>>>

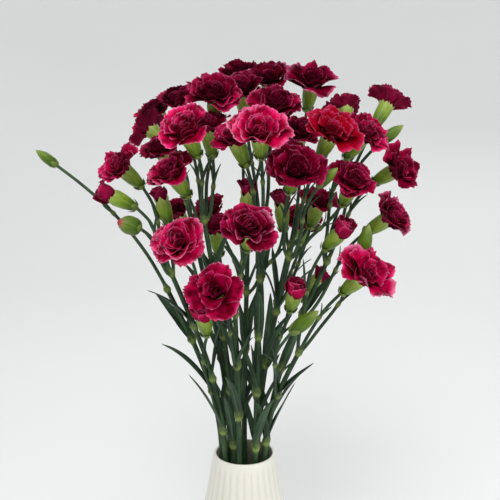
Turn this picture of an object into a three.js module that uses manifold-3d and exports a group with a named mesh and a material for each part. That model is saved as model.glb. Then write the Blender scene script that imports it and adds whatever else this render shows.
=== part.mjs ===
// A bunch of spray carnations standing in a white ceramic vase.
// Millimetres, +Z up. The origin is the middle of the vase's foot, on the surface that it stands on.
// -Y is the front of the bunch, and +X is its right.
import * as THREE from "three";
import { mergeVertices } from "three/addons/utils/BufferGeometryUtils.js";
import Module from "manifold-3d";

const wasm = await Module();
wasm.setup();

// ---------------------------------------------------------------- driving sizes
const clearance = 0.35; // air between two pieces that touch on the real bunch
const sliver = 0.04; // where a leaf meets its stem, edges under this are closed up

const vase = {
  height: 200,
  mouthRadius: 32.5,
  shoulderRadius: 43.8, // the wall heads for this width on its way down from the mouth
  shoulderDrop: 72, // and for this depth below the mouth
  bellyRadius: 56,
  bellyHeight: 42,
  bellyRise: 45, // how far up the wall keeps the belly's direction
  footRadius: 44,
  floorRadius: 46, // of the flat floor inside
  floor: 7,
  wall: 3.5,
  sides: 28,
};

const stem = {
  radius: 2.8, // inside the vase and just above it
  crownRadius: 2,
  swelling: 0.9, // how far a joint stands out, where leaves and side stalks grow
  nodeHalfLength: 4.5,
  nodePitch: 62, // from one joint to the next
  footShare: 0.8, // the feet stand closer together than the stems do in the mouth
  footGap: 1, // above the vase's floor
  sides: 6,
};

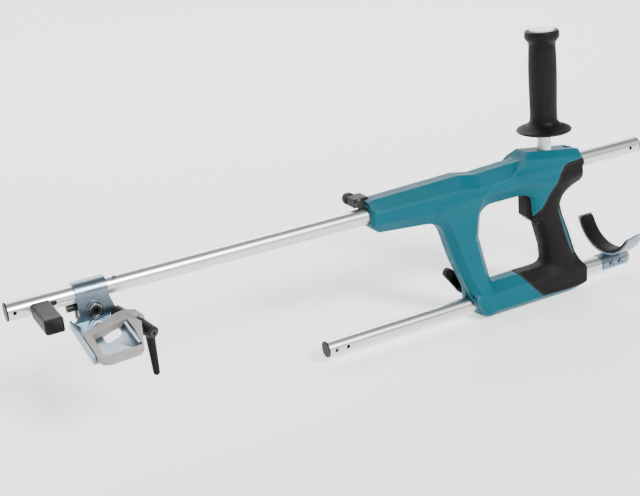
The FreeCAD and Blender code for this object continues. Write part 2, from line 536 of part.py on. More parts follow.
def make_bracket():
    wrap = ring(SADDLE_OUT, SADDLE_IN, V(SADDLE_FRONT, 0, 0), V(SADDLE_REAR, 0, 0))
    wrap = wrap.common(box(SADDLE_FRONT - 1, SADDLE_REAR + 1, -20, 20, 0, 20))
    far_leg = box(SADDLE_FRONT + 1, SADDLE_REAR, SADDLE_IN, SADDLE_OUT, LEG_BOTTOM, 0)
    near_outline = [(SADDLE_FRONT, 0.0), (SADDLE_REAR, 0.0), (SADDLE_REAR, -6.0), (-537.5, -27.0),
                    (-537.5, LEG_BOTTOM + 5), (-582.0, LEG_BOTTOM + 5), (SADDLE_FRONT, -21.0)]
    near_leg = polygon_face(near_outline).extrude(V(0, SHEET, 0))
    near_leg.translate(V(0, -SADDLE_OUT, 0))
    floor = tray_solid([(TRAY_FRONT + SHEET, 9.6), (TRAY_REAR, 9.6), (TRAY_REAR, TRAY_REACH - 3),
                        (TRAY_REAR - 3, TRAY_REACH), (TRAY_FRONT + SHEET, TRAY_REACH)], -SHEET, 0)
    front_flange = tray_solid([(TRAY_FRONT, 14), (TRAY_FRONT + SHEET, 14), (TRAY_FRONT + SHEET, TRAY_REACH),
                               (TRAY_FRONT, TRAY_REACH)], -SHEET, 6.0)
    rear_flange = tray_solid([(TRAY_REAR - SHEET, 42), (TRAY_REAR, 42), (TRAY_REAR, TRAY_REACH - 3),
                              (TRAY_REAR - SHEET, TRAY_REACH - 3)], -SHEET, 6.0)
    bracket = fuse([wrap, far_leg, near_leg, floor, front_flange, rear_flange])
    window = tray_solid([(-566.5, 46), (-547, 35), (-546.5, 48), (-551, 55), (-563, 61), (-566.5, 59)],
                        -5, 3, 2.0)
    bracket = bracket.cut(window)
    slot = obround(PINCH_X, PINCH_Z, SLOT_WIDE, SLOT_TALL, -20, 0)
    bracket = bracket.cut(slot)
    bracket = bracket.cut(along_y(3.1, 0, 20, PINCH_X, PINCH_Z))
    bracket = bracket.cut(rod(SPINDLE_R + 4.2, spindle_point(-4), spindle_point(12)))
    save("tool_bracket", bracket)

    under_tray = tray_solid([(-600, 0), (-500, 0), (-500, 90), (-600, 90)], -40, GAP)
    boss = obround(PINCH_X, PINCH_Z, SLOT_WIDE + 2 * SLOT_RIM, SLOT_TALL + 2 * SLOT_RIM,
                   -SADDLE_OUT - 1.4, -SADDLE_OUT)
    save("slot_washer", boss.cut(slot).cut(under_tray))
    slider = obround(PINCH_X, PINCH_Z, SLOT_WIDE - 1.4, SLOT_TALL - 1.4, -SADDLE_OUT - 2.0, -SADDLE_IN - 0.3)
    slider = slider.cut(along_y(PINCH_HEAD_R + GAP, -20, -SADDLE_IN - 1.5, PINCH_X, PINCH_Z))
    save("pinch_slider", slider.cut(along_y(3.1, -20, 0, PINCH_X, PINCH_Z)))
    shank = along_y(3.0, -SADDLE_IN - 1.5, SADDLE_OUT + 6.5, PINCH_X, PINCH_Z)
    head = along_y(PINCH_HEAD_R, -SADDLE_OUT - 2.4, -SADDLE_IN - 1.5, PINCH_X, PINCH_Z)
    socket = hexagon(5.0, V(PINCH_X, -SADDLE_OUT - 4, PINCH_Z), V(PINCH_X, -SADDLE_OUT + 0.4, PINCH_Z))
    save("pinch_bolt", fuse([shank, head]).cut(socket))
    nut = hexagon(10.0, V(PINCH_X, SADDLE_OUT + 0.1, PINCH_Z), V(PINCH_X, SADDLE_OUT + 5.1, PINCH_Z))
    save("pinch_nut", nut.cut(along_y(3.02, 0, 30, PINCH_X, PINCH_Z)))

    block = box(SADDLE_FRONT + 2, SADDLE_REAR - 2, -SADDLE_IN + 0.4, SADDLE_IN - 0.1,
                LEG_BOTTOM + 1, -TUBE_R + 1)
    block = block.cut(along_x(TUBE_R + 0.4, SADDLE_FRONT, SADDLE_REAR))
    block = block.cut(along_y(3.1, -20, 20, PINCH_X, PINCH_Z))
    block = block.cut(along_y(4.5, -20, -SADDLE_IN + 1.0, PINCH_X, PINCH_Z))
    block = block.cut(along_x(2.05, SADDLE_FRONT - 1, SADDLE_FRONT + 10, BLOCK_SCREW_Y, BLOCK_SCREW_Z))
    save("clamp_block", block.cut(under_tray))
    screw = fuse([along_x(2.0, SADDLE_FRONT + 1.9, SADDLE_FRONT + 9.5, BLOCK_SCREW_Y, BLOCK_SCREW_Z),
                  along_x(4.0, SADDLE_FRONT - 8.5, SADDLE_FRONT + 1.9, BLOCK_SCREW_Y, BLOCK_SCREW_Z)])
    save("block_screw", screw.cut(hexagon(3.4, V(SADDLE_FRONT - 9, BLOCK_SCREW_Y, BLOCK_SCREW_Z),
                                          V(SADDLE_FRONT - 5, BLOCK_SCREW_Y, BLOCK_SCREW_Z))))


RING_LOW, RING_HIGH = 0.3, 6.8


def make_clamp():
    outer = [(-584.6, 44), (-572, 38), (-544, 22.5), (-534, 20.5), (-524.5, 26), (-521, 42), (-526.5, 48),
             (-539.5, 90), (-545, 96), (-574, 98.5), (-581, 96), (-584.6, 88)]
    inner = [(-577, 50), (-538, 38), (-537.6, 60), (-540.5, 89), (-575, 90.5), (-578.5, 87)]
    frame = tray_solid(outer, RING_LOW, RING_HIGH, 1.5)
    frame = frame.cut(tray_solid(inner, RING_LOW - 1, RING_HIGH + 1, 1.2))
    lug = rod(9.0, spindle_point(22), spindle_point(34))
    over_tray = tray_solid([(-545, 0), (-500, 0), (-500, 90), (-545, 90)], -30, 30)
    under = tray_solid([(-560, 0), (TRAY_REAR + 1.0, 0), (TRAY_REAR + 1.0, 120), (-560, 120)], -30, RING_LOW)
    frame = fuse([frame, lug.common(over_tray)]).cut(under)
    frame = frame.cut(rod(SPINDLE_R + 0.35, spindle_point(-10), spindle_point(70)))
    frame = frame.cut(rod(8.0, spindle_point(34.4), spindle_point(80)))
    save("clamp_frame", frame)

    anchor = rod(7.0, spindle_point(0), spindle_point(12))
    anchor = anchor.cut(rod(SPINDLE_R + 0.02, spindle_point(-10), spindle_point(70)))
    save("spindle_nut", anchor)
    save("clamp_spindle", rod(SPINDLE_R, spindle_point(-3), spindle_point(50)))

    hub = Part.makeCone(7.6, 6.2, 24, spindle_point(34.7), SPINDLE_DIR)
    arm_root = spindle_point(52)
    drop = V(0.05, 0.10, -0.99).normalize()
    arm = Part.makeCone(4.8, 3.4, 48, arm_root, drop)
    tip = Part.makeSphere(3.4, arm_root + drop * 48)
    bore = rod(SPINDLE_R + FIT, spindle_point(30), spindle_point(53))
    pocket = rod(4.4, spindle_point(57.5), spindle_point(62))
    save("clamp_lever", fuse([hub, arm, tip]).cut(bore).cut(pocket))
    screw = rod(4.3, spindle_point(57.6), spindle_point(59.6))
    cross = hexagon(3.0, spindle_point(58.6), spindle_point(60))
    save("lever_screw", screw.cut(cross))


# ---------------------------------------------------------------- arm rest
ARM_SCREW_R = 2.2
CLIP_T = 1.8


def arc_strap(outer_r, thickness, near_deg, far_deg, x0, width):
    """Part of a ring about the cradle's axis; angles are measured from straight down."""
    centre = cradle_centre()
    full = ring(outer_r, outer_r - thickness, V(x0, 0, centre), V(x0 + width, 0, centre))
    far = 2 * outer_r
    near, away = math.radians(near_deg), math.radians(far_deg)
    middle = (away - near) / 2
    wedge = [(0, centre), (-far * math.sin(near), centre - far * math.cos(near)),
             (-far * math.sin(near / 2), centre - far * 1.2), (far * math.sin(middle), centre - far * 1.2),
             (far * math.sin(away / 1.6), centre - far * math.cos(away / 1.6)),
             (far * math.sin(away), centre - far * math.cos(away))]
    sector = polygon_face(wedge, "yz").extrude(V(width + 2, 0, 0))
    sector.translate(V(x0 - 1, 0, 0))
    return full.common(sector)


def cradle_centre():
    return LOW_Z + TUBE_R + FIT + CLIP_T + 0.02 + CRADLE_R


NEAR_ANGLE, FAR_ANGLE = 68.0, 76.0
LIP_LENGTH = 19.0


def lip(radius, thickness, x0, width):
    """Flared end of the near arm: a plate that leaves the arc outwards at 35 degrees."""
    a = math.radians(NEAR_ANGLE)
    start = V(x0, -radius * math.sin(a), cradle_centre() - radius * math.cos(a))
    out = V(0, -math.cos(math.radians(35)), math.sin(math.radians(35)))
    normal = V(0, out.z, -out.y)
    corners = [start + normal * thickness * 0.2, start + out * LIP_LENGTH + normal * thickness * 0.2,
               start + out * LIP_LENGTH - normal * thickness * 0.8, start - normal * thickness * 0.8]
    return Part.Face(Part.makePolygon(corners + corners[:1])).extrude(V(width, 0, 0))


def make_arm_rest():
    clip_r = TUBE_R + FIT + CLIP_T
    clip = ring(clip_r, TUBE_R + FIT, V(80, 0, LOW_Z), V(118, 0, LOW_Z))
    clip = clip.common(box(79, 119, -20, 20, LOW_Z - 6.5, LOW_Z + 20))
    strap_inner = CRADLE_R - STRAP_THICKNESS
    strap = arc_strap(CRADLE_R, STRAP_THICKNESS, NEAR_ANGLE, FAR_ANGLE, CRADLE_X, CRADLE_WIDTH)
    strap = fuse([strap, lip(CRADLE_R - STRAP_THICKNESS / 2, STRAP_THICKNESS, CRADLE_X, CRADLE_WIDTH)])
    pad = arc_strap(strap_inner - LAP, PAD_THICKNESS, NEAR_ANGLE - 4, FAR_ANGLE, CRADLE_X, CRADLE_WIDTH)
    rivet_x = CRADLE_X + CRADLE_WIDTH / 2
    hole = rod(2.3, V(rivet_x, 0, LOW_Z + TUBE_R - 2), V(rivet_x, 0, LOW_Z + TUBE_R + 10))
    for x in ARM_SCREW_X:
        clip = clip.cut(along_y(ARM_SCREW_R, -20, 20, x, LOW_Z))
    save("arm_clip", clip.cut(hole))
    save("arm_strap", strap.cut(hole))
    save("arm_pad", pad)
    base = LOW_Z + TUBE_R + FIT
    rivet = rod(2.25, V(rivet_x, 0, base), V(rivet_x, 0, base + CLIP_T + STRAP_THICKNESS))
    save("strap_rivet", rivet)
    screws = []
    for x in ARM_SCREW_X:
        shank = along_y(2.0, -clip_r - 0.1, clip_r + 0.1, x, LOW_Z)
        heads = [along_y(3.4, -clip_r - 2.3, -clip_r - 0.1, x, LOW_Z),
                 along_y(3.4, clip_r + 0.1, clip_r + 2.3, x, LOW_Z)]
        screws.append(fuse([shank] + heads).cut(hexagon(2.5, V(x, -clip_r - 3, LOW_Z),
                                                         V(x, -clip_r - 1.2, LOW_Z))))
    save("arm_screws", *screws)


make_tubes()
make_caps()
make_housing()
make_bushes()
make_locks()
make_trigger()
make_pull_train()
make_side_grip()
make_bracket()
make_clamp()
make_arm_rest()
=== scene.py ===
"""Looks of a two-tube extension handle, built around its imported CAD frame.

+X runs to the rear, -Y is the side the tool hangs on, +Z is up.  The frame is in metres; the shape
functions below work in millimetres and are scaled once, when a mesh is made.
"""

import json
import logging
import math
from dataclasses import dataclass, field
from enum import Enum
from typing import Callable, Optional

import bmesh
import bpy
import numpy as np
from mathutils import Matrix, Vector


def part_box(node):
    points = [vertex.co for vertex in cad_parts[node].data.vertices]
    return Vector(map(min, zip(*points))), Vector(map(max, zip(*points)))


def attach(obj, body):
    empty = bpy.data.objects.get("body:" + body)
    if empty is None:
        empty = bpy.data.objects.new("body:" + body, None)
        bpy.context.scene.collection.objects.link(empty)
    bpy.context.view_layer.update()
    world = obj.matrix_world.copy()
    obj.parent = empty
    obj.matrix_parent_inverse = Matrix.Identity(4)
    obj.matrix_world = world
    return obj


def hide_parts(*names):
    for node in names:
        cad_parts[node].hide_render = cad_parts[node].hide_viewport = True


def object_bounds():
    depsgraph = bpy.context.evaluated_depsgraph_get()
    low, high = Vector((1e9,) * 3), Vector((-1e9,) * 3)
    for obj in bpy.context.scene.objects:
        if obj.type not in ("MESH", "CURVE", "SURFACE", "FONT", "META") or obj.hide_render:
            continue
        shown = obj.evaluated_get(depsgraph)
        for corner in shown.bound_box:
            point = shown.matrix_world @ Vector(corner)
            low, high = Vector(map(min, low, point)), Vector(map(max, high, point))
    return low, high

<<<

**Instruction**
Starting with the line with "make_tubes()" and ending with the line with "zip(*points))), Vector(map(max, zip(*points)))", extract every line exactly and nothing outside that span.

**Full output**
make_tubes()
make_caps()
make_housing()
make_bushes()
make_locks()
make_trigger()
make_pull_train()
make_side_grip()
make_bracket()
make_clamp()
make_arm_rest()
=== scene.py ===
"""Looks of a two-tube extension handle, built around its imported CAD frame.

+X runs to the rear, -Y is the side the tool hangs on, +Z is up.  The frame is in metres; the shape
functions below work in millimetres and are scaled once, when a mesh is made.
"""

import json
import logging
import math
from dataclasses import dataclass, field
from enum import Enum
from typing import Callable, Optional

import bmesh
import bpy
import numpy as np
from mathutils import Matrix, Vector


def part_box(node):
    points = [vertex.co for vertex in cad_parts[node].data.vertices]
    return Vector(map(min, zip(*points))), Vector(map(max, zip(*points)))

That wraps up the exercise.